If the 3G auction took place during mobile’s infancy, the 4G auction is firmly ensconced in its adolescence. That was the turn of phrase used by David Stewart, Ofcom’s competition policy director, to describe the increasingly aggravated 4G auction process.
Three CEO David Dyson was well behaved during the event the operator sponsored on The Future of Mobile. He calmly outlined his objections to Ofcom’s proposals for the spectrum sell-off. These centred on the removal of a guaranteed sub-1GHz chunk for a fourth operator. Dyson described Ofcom’s technical modelling as flawed and urged it to reconsider. He said: ‘As a CEO of a mobile operator, the conclusion to the contrary would be irrational, questionable and unnecessarily risks future competition in the UK mobile market.’ Strong words, but delivered diplomatically.
Dyson was also critical of the two companies who currently hold sub-1GHz spectrum – O2 and Vodafone. He felt the licence fees for the operators’ refarmed 900MHz band need to be re-examined. He said: ‘It’s a valuable asset of the country and to not get the return on that asset is wrong and should have been sorted. It needs to be done as soon as possible.’
Not content with that, he also turned his attention to Ofcom’s provisional decision to grant Everything Everywhere permission to refarm its 1800MHz spectrum for 4G. Delegates entered the conference, held last week in central London, knowing that the consultation had been extended until May.
Dyson said the operator had been ‘gifted’ the spectrum and had a huge competitive advantage as a result. He felt Ofcom should have delayed that liberalisation until after the separate 4G auction. He said: ‘If Everything Everywhere get spectrum liberalisation, they will use it as a marketing position and push the strength of the network to differentiate themselves. It could be a premium to 3G services today – a bit more niche and targeted at a higher value segment. I’m not expecting a broad offer from day one.’
Dyson found an ally in Nicholas Blades, Telefónica’s head of spectrum. He said: ‘We are concerned about the market dividing between the haves and the have nots. We are concerned about strategic behaviour – essentially denying spectrum to others to be competitive.’
A counter view
Unsurprisingly, Everything Everywhere’s director of spectrum strategy Kip Meek disagreed. He warned there was a ‘great danger’ in regulators trying to engineer outcomes and said putting the brakes on Everything Everywhere refarming its spectrum was an example of that. In outlining his concerns, Meek played a rather populist card to delegates.
He said: ‘This is about consumers. They are already behind and we don’t want them to fall further. The thing that will give the biggest impetus is the launch of a slightly new service. LTE is much faster and it’s inappropriate to deny consumers the benefit of LTE when we are already behind most of Europe.’

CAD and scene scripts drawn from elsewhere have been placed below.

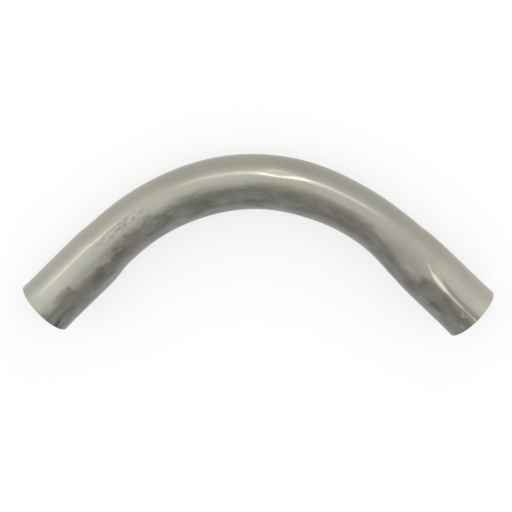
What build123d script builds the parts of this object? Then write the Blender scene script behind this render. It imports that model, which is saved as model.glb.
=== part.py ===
from build123d import *
from math import pi
import os

# A cold-bent steel conduit elbow, lying flat on its side.
# The mouth of end A is centred on the origin, and leg A runs along +X from it.
# The bend turns to the right, and leg B runs along -Y to the mouth of end B.
# All sizes are in millimetres.

# The straight tube
OUTSIDE_DIAMETER = 73.03  # 2.875 in, thin-wall conduit of trade size 2 1/2
WALL = 1.83  # 0.072 in
STRAIGHT_A = 76.0  # round tube at each end, where a coupling slips on
STRAIGHT_B = 78.5
OUTER_RIM_CHAMFER = 0.4  # the saw's burr taken off outside
INNER_RIM_CHAMFER = 0.7  # and reamed away inside, so that it can't cut a cable

# The bend: the tube was pulled round its shoe in three bites, the middle one the tightest.
BEND_ANGLE = 90.0
FIRST_BITE_RADIUS = 260.0
MIDDLE_BITE_RADIUS = 211.0
LAST_BITE_RADIUS = 281.0
FIRST_BITE_TURN = 31.0  # how the whole angle is divided among the bites
MIDDLE_BITE_TURN = 31.5
LAST_BITE_TURN = 27.5

# The tube gave way a little in its width as it was bent, and kept its height in the shoe's groove.
RUN_OUT_A = 46.0  # how far this squeeze runs out into each straight leg
RUN_OUT_B = 53.0
SQUEEZE = [  # (share of the bend's length, how much narrower the tube is there)
    (0.00, 5.8),
    (0.15, 7.1),
    (0.35, 6.3),
    (0.50, 6.9),
    (0.65, 7.6),
    (0.85, 10.7),
    (1.00, 7.2),
]
LEAD_IN = 6.0  # straight tube in each end of the bent span, so that it leaves the leg in line


def bites():
    """The three arcs as (radius, angle), which add up to the whole bend."""
    radii = [FIRST_BITE_RADIUS, MIDDLE_BITE_RADIUS, LAST_BITE_RADIUS]
    turns = [FIRST_BITE_TURN, MIDDLE_BITE_TURN, LAST_BITE_TURN]
    return [(radius, BEND_ANGLE * turn / sum(turns)) for radius, turn in zip(radii, turns)]


def leg_lengths():
    """Each leg from its mouth to where the centreline starts to turn."""
    return STRAIGHT_A + RUN_OUT_A, STRAIGHT_B + RUN_OUT_B


def centreline():
    """The tube's centreline: leg A, three tangent arcs and leg B."""
    leg_a, leg_b = leg_lengths()
    runs = [Line((0, 0), (leg_a, 0))]
    for radius, angle in bites():
        runs.append(JernArc(runs[-1] @ 1, runs[-1] % 1, radius, -angle))
    runs.append(Line(runs[-1] @ 1, (runs[-1] @ 1) + (runs[-1] % 1) * leg_b))
    return Wire(runs)


def cross_plane(path, distance):
    """The plane across the tube at a distance along it: x up, y in the plane of the bend, to its outside."""
    share = distance / path.length
    return Plane(origin=path @ share, x_dir=(0, 0, 1), z_dir=path % share)


def stations(path):
    """The bent span's cross sections as (distance along the tube, squeeze, bend radius or None)."""
    leg_a, leg_b = leg_lengths()
    bend_length = path.length - leg_a - leg_b
    start, end = STRAIGHT_A, path.length - STRAIGHT_B
    ends_of_bites, reached = [], leg_a
    for radius, angle in bites():
        reached += angle * pi / 180 * radius
        ends_of_bites.append((reached, radius))
    found = [(start, 0.0, None), (start + LEAD_IN, 0.0, None)]
    for share, squeeze in SQUEEZE:
        distance = leg_a + share * bend_length
        radius = next((r for stop, r in ends_of_bites if distance <= stop + 0.001))
        found.append((distance, squeeze, radius))
    return found + [(end - LEAD_IN, 0.0, None), (end, 0.0, None)]


def outer_section(path, distance, squeeze, radius):
    """The tube's outside there, a circle or an upright oval."""
    height = OUTSIDE_DIAMETER / 2
    return cross_plane(path, distance) * Ellipse(height, height - squeeze / 2)


def inner_section(path, distance, squeeze, radius):
    """The tube's inside there. Bending stretches the outer wall thin and gathers the inner wall thick."""
    outer_wall = inner_wall = WALL
    if radius:
        outer_wall = WALL * 2 * radius / (2 * radius + OUTSIDE_DIAMETER)
        inner_wall = WALL * 2 * radius / (2 * radius - OUTSIDE_DIAMETER)
    height = OUTSIDE_DIAMETER / 2 - WALL
    width = (OUTSIDE_DIAMETER - squeeze - outer_wall - inner_wall) / 2
    outwards = (inner_wall - outer_wall) / 2
    return cross_plane(path, distance) * Pos(0, outwards) * Ellipse(height, width)


def bent_span(path):
    """The hollow bend with both run-outs, lofted through its stations inside and outside."""
    found = stations(path)
    outside = loft([outer_section(path, *station) for station in found])
    inside = loft([inner_section(path, *station) for station in found])
    return outside - inside


def straight_leg(length):
    """A round leg that stands on its mouth at the origin and runs up +Z, turned from the wall's profile."""
    outside = OUTSIDE_DIAMETER / 2
    inside = outside - WALL
    outer_cut = min(OUTER_RIM_CHAMFER, WALL / 4)
    inner_cut = min(INNER_RIM_CHAMFER, WALL / 2)
    wall_profile = Polyline(
        (inside + inner_cut, 0),
        (outside - outer_cut, 0),
        (outside, outer_cut),
        (outside, length),
        (inside, length),
        (inside, inner_cut),
        close=True,
    )
    return revolve(Plane.XZ * make_face(wall_profile), Axis.Z)


def elbow_tube():
    """The whole elbow: one hollow tube with both rims deburred."""
    path = centreline()
    mouth_a = Plane(origin=path @ 0, x_dir=(0, 0, 1), z_dir=path % 0)
    mouth_b = Plane(origin=path @ 1, x_dir=(0, 0, 1), z_dir=-(path % 1))
    return mouth_a * straight_leg(STRAIGHT_A) + bent_span(path) + mouth_b * straight_leg(STRAIGHT_B)


os.makedirs("parts", exist_ok=True)
export_step(elbow_tube(), "parts/elbow_tube.step")
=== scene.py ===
"""A cold-bent steel conduit elbow, lying flat in a plain studio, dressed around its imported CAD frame."""

import logging
import math
from dataclasses import dataclass, field
from enum import Enum
from typing import Any

import bpy
from mathutils import Matrix, Vector


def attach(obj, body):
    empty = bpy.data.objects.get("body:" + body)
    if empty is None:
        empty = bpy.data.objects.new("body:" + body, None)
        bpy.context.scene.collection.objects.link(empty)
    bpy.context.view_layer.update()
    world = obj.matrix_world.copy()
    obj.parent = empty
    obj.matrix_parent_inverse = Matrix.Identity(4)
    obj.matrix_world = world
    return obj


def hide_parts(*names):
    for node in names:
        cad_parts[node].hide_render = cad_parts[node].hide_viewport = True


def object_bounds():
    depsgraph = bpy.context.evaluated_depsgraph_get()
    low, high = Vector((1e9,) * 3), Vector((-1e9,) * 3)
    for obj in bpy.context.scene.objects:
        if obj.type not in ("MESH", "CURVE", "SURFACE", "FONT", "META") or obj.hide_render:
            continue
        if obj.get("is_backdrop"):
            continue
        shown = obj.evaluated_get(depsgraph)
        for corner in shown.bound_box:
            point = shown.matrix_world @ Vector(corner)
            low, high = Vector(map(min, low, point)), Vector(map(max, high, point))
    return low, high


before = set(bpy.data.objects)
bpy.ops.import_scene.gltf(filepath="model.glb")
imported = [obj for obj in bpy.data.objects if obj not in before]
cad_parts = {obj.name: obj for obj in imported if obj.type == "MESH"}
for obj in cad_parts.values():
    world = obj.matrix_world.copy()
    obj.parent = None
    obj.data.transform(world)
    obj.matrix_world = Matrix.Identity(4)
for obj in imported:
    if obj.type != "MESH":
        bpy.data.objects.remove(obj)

log = logging.getLogger("conduit_elbow")

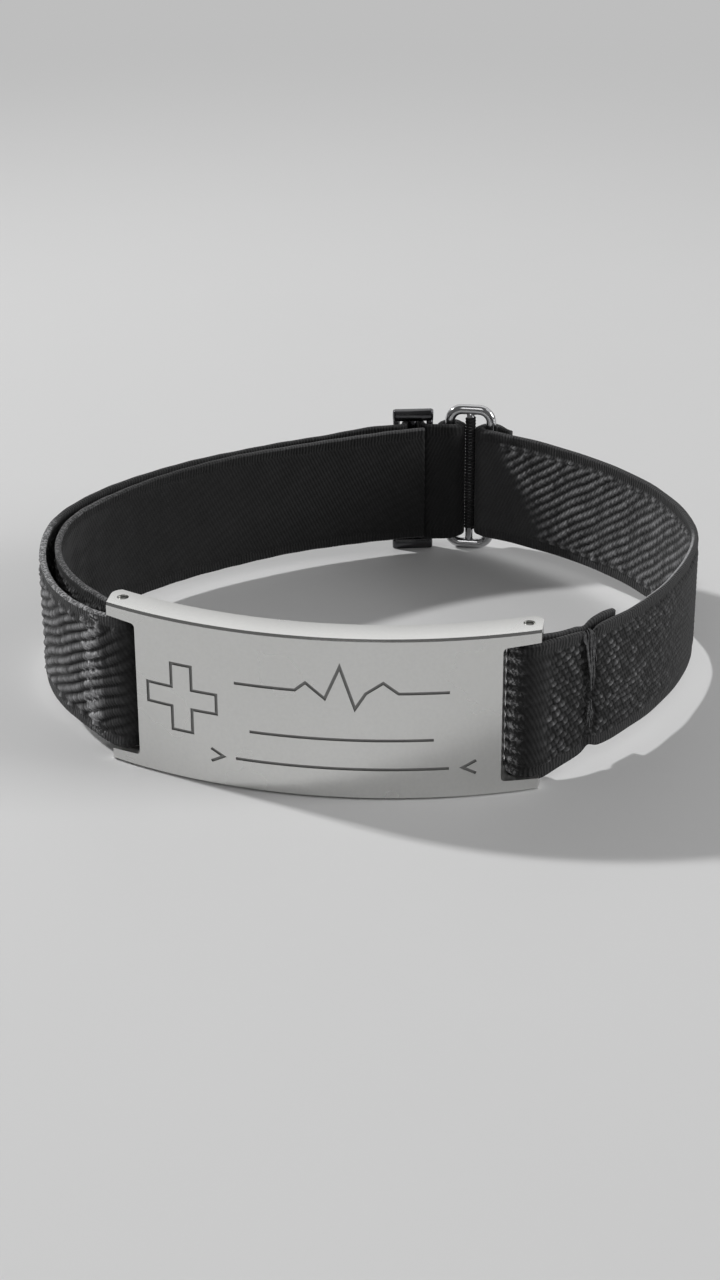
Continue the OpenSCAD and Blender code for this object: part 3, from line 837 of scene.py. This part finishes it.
r = SLIDER_WIRE / 2
z0 = (PLATE_H - SLIDER_H) / 2
rails = [
    rail("slider_rail_low", z0, z0 + SLIDER_RAIL, r + SLIDER_LIP),
    rail("slider_rail_high", z0 + SLIDER_H - SLIDER_RAIL - 0.05, z0 + SLIDER_H, r + SLIDER_LIP),
]
bars = []
for k, name in ((-1, "slider_bar_left"), (0, "slider_bar_middle"), (1, "slider_bar_right")):
    x, y = on_slider(k * SLIDER_PITCH, 0) - CENTRE
    low, span = z0 + SLIDER_RAIL / 2, SLIDER_H - SLIDER_RAIL
    bars.append(wire(name, [(x, y, low + span * i / 12) for i in range(13)], r, 24, closed=False))
for piece in rails + bars:
    dress(piece, NICKEL)
    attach(piece, "root")
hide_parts("slider")

# Threads of the bar tack


def along_strap(path):
    q, t, d = even(path, 0.1)
    n = np.stack([-t[:, 1], t[:, 0]], 1)

    def place(at, v, off):
        out = [np.interp(at, d, q[:, i]) + off * np.interp(at, d, n[:, i]) - CENTRE[i] for i in (0, 1)]
        return np.array([out[0], out[1], PLATE_H / 2 + v])

    return place


def strand(name, at, v0, v1, radius, seed):
    """Thread of the bar tack that runs down the outer face, a little slack."""
    rnd = np.random.RandomState(seed)
    a, b = rnd.uniform(0, 6.28, 2)
    points = []
    for u in np.linspace(0, 1, 22):
        off = -0.44 - 0.10 * math.sin(3.1 * u) + (0.25 if u in (0, 1) else 0)
        slant = 0.75 * (u - 0.5) if v0 > 0 else 0
        stray = 0.12 * math.sin(5 * u + a) + 0.06 * math.sin(11 * u + b)
        points.append(on_main(at + slant + stray, v0 + (v1 - v0) * u, off))
    taper = radius * np.sin(np.linspace(0.25, math.pi - 0.25, len(points))) ** 0.5
    return wire(name, points, taper, 10, closed=False)


on_main = along_strap(rp)
# Place along the strap, height of both ends from the strap's middle, and radius
THREADS = [
    (-1.25, 6.7, 4.2, 0.08), (-0.95, 6.9, 2.2, 0.09), (-0.66, 7.0, 0.4, 0.10), (-0.40, 7.0, -0.3, 0.09),
    (-0.12, 7.1, 0.0, 0.10), (0.16, 7.0, 1.0, 0.09), (0.42, 7.0, 0.2, 0.09), (0.72, 6.8, 3.0, 0.08),
    (-0.36, -1.2, -3.9, 0.10), (-0.08, -1.5, -3.2, 0.09), (0.18, -1.3, -4.4, 0.09), (0.44, -1.0, -3.6, 0.08),
]
TACK_LIGHT, WRAP_LIGHT = 0.48, 0.08
strands = []
for k, (shift, v0, v1, radius) in enumerate(THREADS):
    at = tack_main_s - 0.85 + 0.62 * shift
    strands.append(strand(f"bar_tack_thread_{k + 1}", at, v0, v1, radius, 100 + k))
for piece in strands + [wrap]:
    count = len(piece.data.vertices)
    co = np.empty(count * 3, np.float32)
    piece.data.vertices.foreach_get("co", co)
    set_floats(piece, "light", np.full(count, WRAP_LIGHT if piece == wrap else TACK_LIGHT))
    set_floats(piece, "cloth", np.ones(count))
    set_floats(piece, "along", co[2::3] / MM * 0.6)
    set_floats(piece, "across", np.zeros(count))
    set_floats(piece, "glint", np.zeros(count))
    dress(piece, CLOTH)
    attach(piece, "root")

# Floor, light and camera


# Floor's own tone, brightness of the far ground, of the room and of the wall seen in reflections
FLOOR_TONE, SWEEP, AMBIENT, WALL = 0.69, 0.515, 0.143, 0.68


def floor_material():
    mat, nt, bsdf = new_material("pale floor")
    obj = node(nt, "ShaderNodeTexCoord").outputs["Object"]
    tone = add(nt, FLOOR_TONE, swing(nt, noise_node(nt, obj, 40), 0.012))
    nd = node(nt, "ShaderNodeCombineColor")
    for k in range(3):
        nt.links.new(tone, nd.inputs[k])
    nt.links.new(nd.outputs[0], bsdf.inputs["Base Color"])
    # Far from the object the floor is seen as the even pale ground of a studio sweep
    far = node(nt, "ShaderNodeVectorMath", operation="LENGTH")
    nt.links.new(obj, far.inputs[0])
    share = node(nt, "ShaderNodeMapRange", interpolation_type="SMOOTHSTEP")
    nt.links.new(far.outputs["Value"], share.inputs["Value"])
    share.inputs["From Min"].default_value, share.inputs["From Max"].default_value = 0.12, 0.30
    seen = mul(nt, share.outputs["Result"], node(nt, "ShaderNodeLightPath").outputs["Is Camera Ray"])
    even_ground = node(nt, "ShaderNodeEmission")
    even_ground.inputs[0].default_value = (SWEEP, SWEEP, SWEEP, 1)
    blend = node(nt, "ShaderNodeMixShader")
    nt.links.new(seen, blend.inputs[0])
    nt.links.new(bsdf.outputs[0], blend.inputs[1])
    nt.links.new(even_ground.outputs[0], blend.inputs[2])
    nt.links.new(blend.outputs[0], nt.nodes["Material Output"].inputs[0])
    bsdf.inputs["Roughness"].default_value = 0.45
    bsdf.inputs["Specular IOR Level"].default_value = 0.12
    return mat


corners = [(x, y, -0.00002) for x, y in ((-3, -3), (3, -3), (3, 3), (-3, 3))]
floor = make_mesh("floor", corners, [(0, 1, 2, 3)], False)
dress(floor, floor_material())


def softbox(name, azimuth, elevation, size, power):
    """Square light one metre from the object's middle, facing it."""
    a, e = math.radians(azimuth), math.radians(elevation)
    place = Vector((math.cos(e) * math.cos(a), math.cos(e) * math.sin(a), math.sin(e)))
    lamp = bpy.data.lights.new(name, "AREA")
    lamp.shape = "SQUARE"
    lamp.size, lamp.energy = size, power
    ob = linked(name, lamp)
    ob.location = place
    ob.rotation_euler = (-place).to_track_quat("-Z", "Y").to_euler()


softbox("key softbox", 162.9, 35.6, 0.05, 7.6)
softbox("right softbox", 0, 22, 0.4, 5.3)
softbox("front softbox", 270, 48, 0.4, 0.9)
softbox("high right softbox", 0, 48, 0.4, 0.45)

world = bpy.data.worlds.new("studio")
bpy.context.scene.world = world
world.use_nodes = True
nt = world.node_tree
# A bright wall behind the object, seen only in reflections, brighter higher up
way = node(nt, "ShaderNodeSeparateXYZ")
nt.links.new(node(nt, "ShaderNodeTexCoord").outputs["Generated"], way.inputs[0])
rays = node(nt, "ShaderNodeLightPath").outputs
wall = mul(nt, sub(nt, way.outputs[1], 0.10), 2.5, clamp=True)
wall = mul(nt, wall, mul(nt, sub(nt, way.outputs[2], 0.05), 6.0, clamp=True))
wall = mul(nt, wall, rays["Is Glossy Ray"])
wall = mul(nt, wall, add(nt, mul(nt, way.outputs[2], 1.25), 0.45))
strength = add(nt, mul(nt, wall, WALL), AMBIENT)
strength = add(nt, strength, mul(nt, rays["Is Camera Ray"], SWEEP - AMBIENT))
nt.links.new(strength, nt.nodes["Background"].inputs[1])
nt.nodes["Background"].inputs[0].default_value = (1, 1, 1, 1)

cam_data = bpy.data.cameras.new("camera")
cam_data.sensor_fit = "VERTICAL"
cam_data.sensor_height = 36
cam_data.lens = 72.41
cam_data.clip_start = 0.01
cam = linked("camera", cam_data)
# Fitted to the photograph: the axes' directions, and the place in millimetres from the plate's front middle
x_axis = Vector((0.98799, 0.15453, -0.0044))
z_axis = -Vector((-0.1406, 0.8861, -0.4417)).normalized()
y_axis = z_axis.cross(x_axis).normalized()
x_axis = y_axis.cross(z_axis)
m = Matrix((x_axis, y_axis, z_axis)).transposed().to_4x4()
m.translation = Vector((40.12 - CENTRE[0], -223.34 - CENTRE[1], 129.44)) * MM
cam.matrix_world = m
bpy.context.scene.camera = cam
bpy.context.scene.view_settings.view_transform = "Standard"

bpy.context.view_layer.update()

It is easy to be cynical about Meek’s stance, but it could be argued that what has been forgotten amid the operators sniping at Ofcom (and in some cases each other) is the benefits that 4G will bring. The other speakers were somewhat crowded out by the spectrum debate, but the forum also heard how mobile is gearing up for the future, whether through mobile wallets or the increasing importance of mobile commerce.
Ian Carrington, director of mobile advertising sales at Google, spoke of the latter hitting ‘critical mass’ this year. He said: ‘If you don’t have a mobile-optimised site, it is effectively like closing your shop on a Tuesday [because of lost sales].’
As services become more sophisticated, demands on data will increase and this is why the auction is so important. Dyson said Three accounts for 40% of mobile data across the networks and raised the case of one customer who downloaded a staggering 573GB of data in February.
The conference was preceded by press reports suggesting that Dyson would use his speech to threaten Ofcom with legal action if the auction rules did not go Three’s way. While he eschewed this opportunity, he refused to rule it out entirely. Speaking to Mobile, Dyson said: ‘The most important thing is to get the right result. The decisions [Ofcom] will take will shape the industry for the next 10 years.
There’s a level of urgency to consider but with a 10-year timescale, it’s critical the right decision is made. If they need more time, we will support that.’
Ofcom’s Stewart opened his remarks by describing the mobile sector as ‘the great success and poster child of regulatory policy’. When Ofcom outlines the rules for the 4G auction this summer, we will see whether it will cause operators to resemble choirboys or surly teenagers.